Cash-secured puts might be the most misunderstood options strategy—not because it's complex, but because most guides skip the timing dimension entirely. They tell you what a put is, how assignment works, and call it a day. They don't tell you when to actually sell them, which is where days to expiration (DTE) becomes your competitive advantage.
Here's the reality: a cash-secured put sold 60 days before expiration behaves completely differently than one sold 2 days before. Same strike, same underlying stock—entirely different risk profile and reward structure. This guide builds your DTE-aware framework for selling puts profitably.
What Is a Cash-Secured Put?
Let's start with the mechanics, then get to the strategy.
A cash-secured put is an options contract where you agree to buy shares at a specific price (the strike) before a specific date (expiration). In exchange for this obligation, you collect a premium (the option price) upfront.
The cash-secured part means you reserve enough capital to actually buy those shares if you're assigned.

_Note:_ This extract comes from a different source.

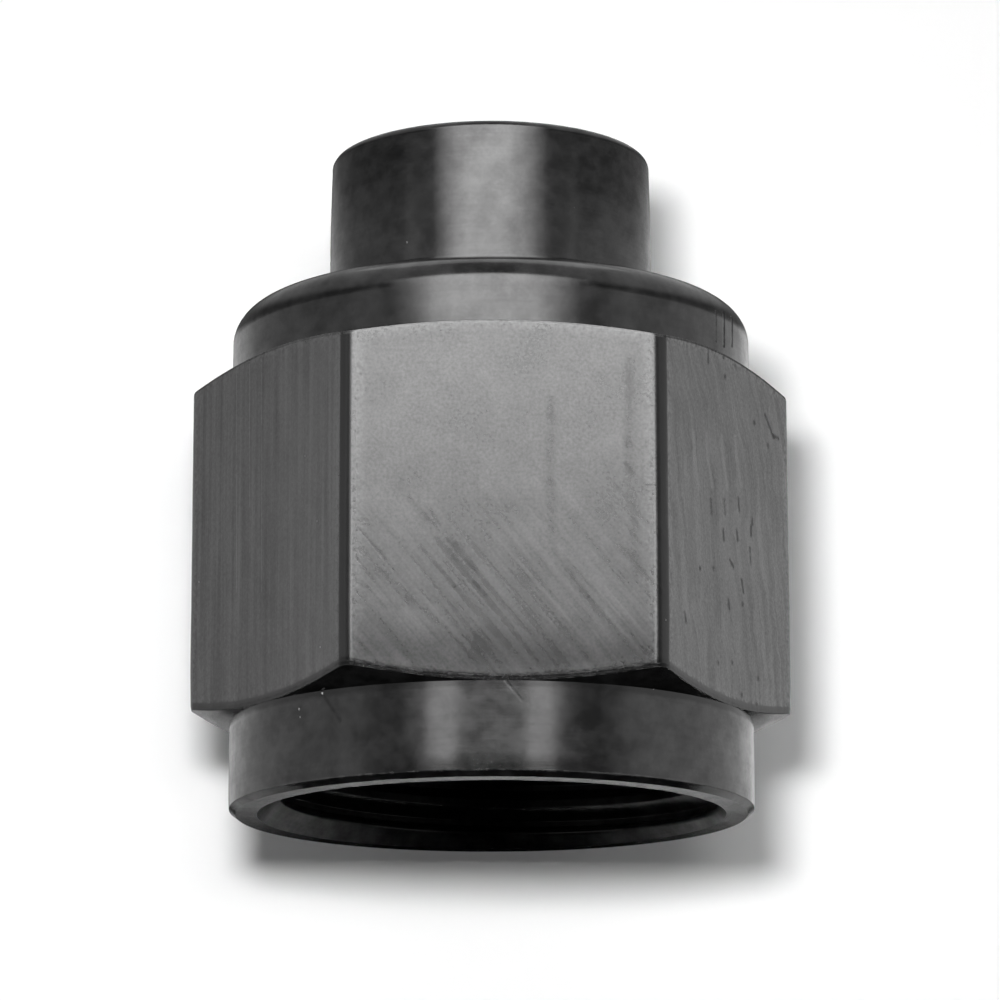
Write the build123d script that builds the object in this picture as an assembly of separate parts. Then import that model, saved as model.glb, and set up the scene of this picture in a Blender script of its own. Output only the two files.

If you sell a 100-share put at a $50 strike, you keep $5,000 in reserve.
Why sell puts instead of buying stocks directly?
You get paid to wait. Instead of buying $5,000 of stock and hoping it appreciates, you sell a put, collect a $200-$500 premium (depending on time and volatility), and either:
- Keep the premium and avoid the assignment (stock stays above your strike)
- Get assigned and own the stock at a lower effective cost basis (strike price minus premium received)
Either way, you're not just sitting with cash in a checking account earning nothing.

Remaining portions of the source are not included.